7. Je voulais vous parler plus longuement; mais à peine la faiblesse de ma santé m'a-t-elle permis d'arriver jusqu'ici, après m'avoir si longtemps séparé de vous. Oui, le temps m'a paru long, non par le nombre des jours, mais à la mesure de mon affection. Pour ceux qui aiment, le plus court instant de séparation paraît un siècle. Aussi saint Paul, après avoir été séparé quelques jours des fidèles de Thessalonique, leur dit-il: « Privé de vous, mes frères, pour un instant, j'ai eu d'autant plus de hâte de voir en face et non plus de coeur votre visage. » Saint Paul, le plus sage des hommes, ne pouvait supporter l'absence un instant, comment la supporterons-nous tant de jours ? Il (1) [ne l'a pu supporter un instant; et moi ne pouvant plus longtemps supporter une absence de tant de jours], encore tout malade, je suis accouru à vous, persuadé que je trouverais le remède le plus efficace dans votre vue, mes frères bien-aimés.

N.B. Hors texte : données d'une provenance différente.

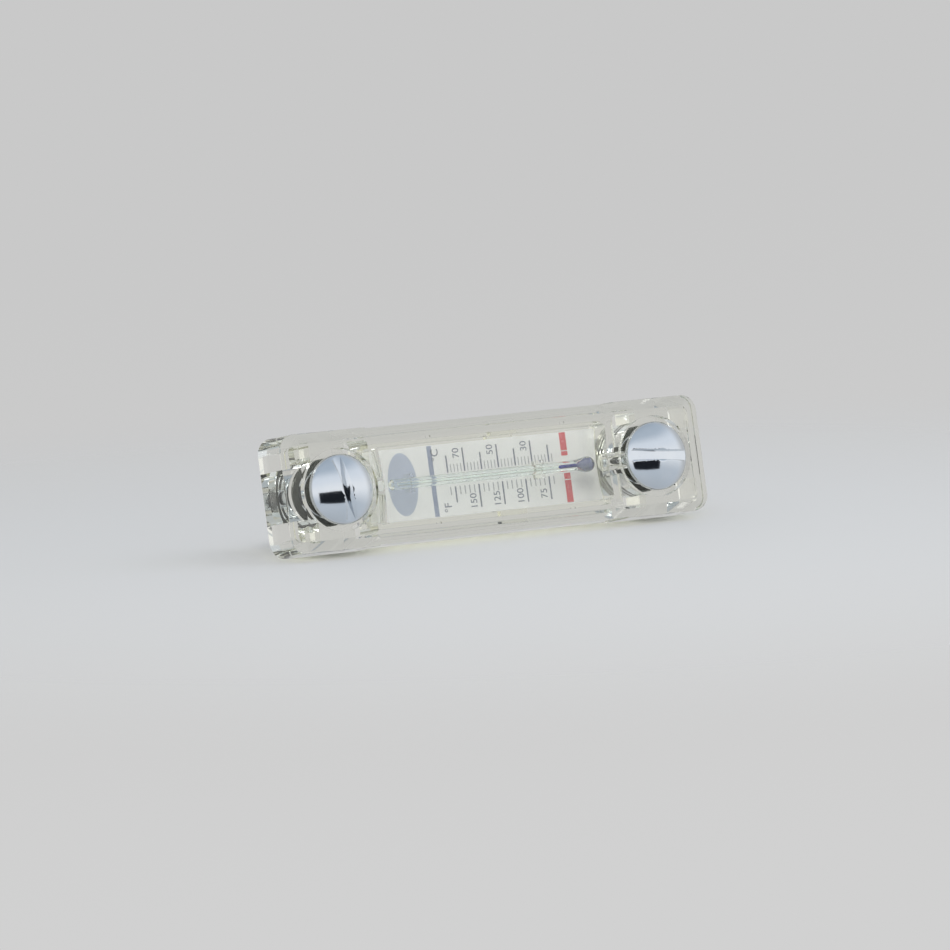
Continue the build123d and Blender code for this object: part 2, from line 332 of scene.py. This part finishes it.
for degrees in (70, 50, 30):
    x = CELSIUS_80_X + (80 - degrees) * CELSIUS_PITCH - DIGIT_TO_TICK
    printed_word(f"celsius_{degrees}", str(degrees), x, 5.4 * MM, DIGIT_HEIGHT, dark_ink)
for degrees in (150, 125, 100, 75):
    x = FAHRENHEIT_175_X + (175 - degrees) * FAHRENHEIT_PITCH - DIGIT_TO_TICK
    printed_word(f"fahrenheit_{degrees}", str(degrees), x, -4.95 * MM, DIGIT_HEIGHT, dark_ink)
printed_word("celsius_sign", "°C", -10.3 * MM, 5.4 * MM, 1.7 * MM, dark_ink)
printed_word("fahrenheit_sign", "°F", -8.6 * MM, -5.8 * MM, 1.7 * MM, dark_ink)

# ---------------------------------------------------------------------------------------------
# Thermometer: drawn glass stem with a blown bulb, filled with blue dyed spirit. It lies loose
# in the two saddles of the rear cover, inside the fluid chamber.

GLASS_TINT = "F4F9F8"
SPIRIT_BLUE = "1622A6"
SPIRIT_DEEP = "090E60"
MOST_REFLECTIONS = 4               # inside a clear piece, before a ray goes straight on
MOST_BOUNCES = 10                  # of any kind, likewise


def let_light_through(tree, shader, tint):
    """Clear pieces tint lamp light and pass it on. A ray that has run out of reflections inside
    them goes straight on too, or thick plastic would turn black there."""
    path = add_node(tree, "ShaderNodeLightPath").outputs
    reflected = add_node(tree, "ShaderNodeMath", {"operation": "GREATER_THAN"},
                         {0: path["Glossy Depth"], 1: MOST_REFLECTIONS - 0.5})
    bounced = add_node(tree, "ShaderNodeMath", {"operation": "GREATER_THAN"},
                       {0: path["Ray Depth"], 1: MOST_BOUNCES - 0.5})
    spent = add_node(tree, "ShaderNodeMath", {"operation": "MAXIMUM"},
                     {0: reflected.outputs[0], 1: bounced.outputs[0]})
    straight = add_node(tree, "ShaderNodeMath", {"operation": "MAXIMUM"},
                        {0: spent.outputs[0], 1: path["Is Shadow Ray"]})
    passed = add_node(tree, "ShaderNodeBsdfTransparent", inputs={"Color": linear(tint)})
    either = add_node(tree, "ShaderNodeMixShader", inputs={0: straight.outputs[0], 1: shader.outputs[0],
                                                          2: passed.outputs[0]})
    tree.links.new(either.outputs[0], tree.nodes["Material Output"].inputs["Surface"])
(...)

Oui, jouir de votre affection, voilà qui m'est meilleur que les soins des médecins, plus salutaire que tous leurs secours: puissé-je jouir longtemps de ce bonheur, par les prières et l'intercession de tous les saints, pour la gloire de Jésus-Christ Notre-Seigneur, par qui et avec qui gloire, honneur, puissance, au Père et au Saint-Esprit, maintenant et toujours, et dans les siècles des siècles. Ainsi soit-il.

 

1 Les mots renfermés entre crochets ne sont pas dans le texte grec ; ils ont été rétablis par conjecture dans la traduction latine.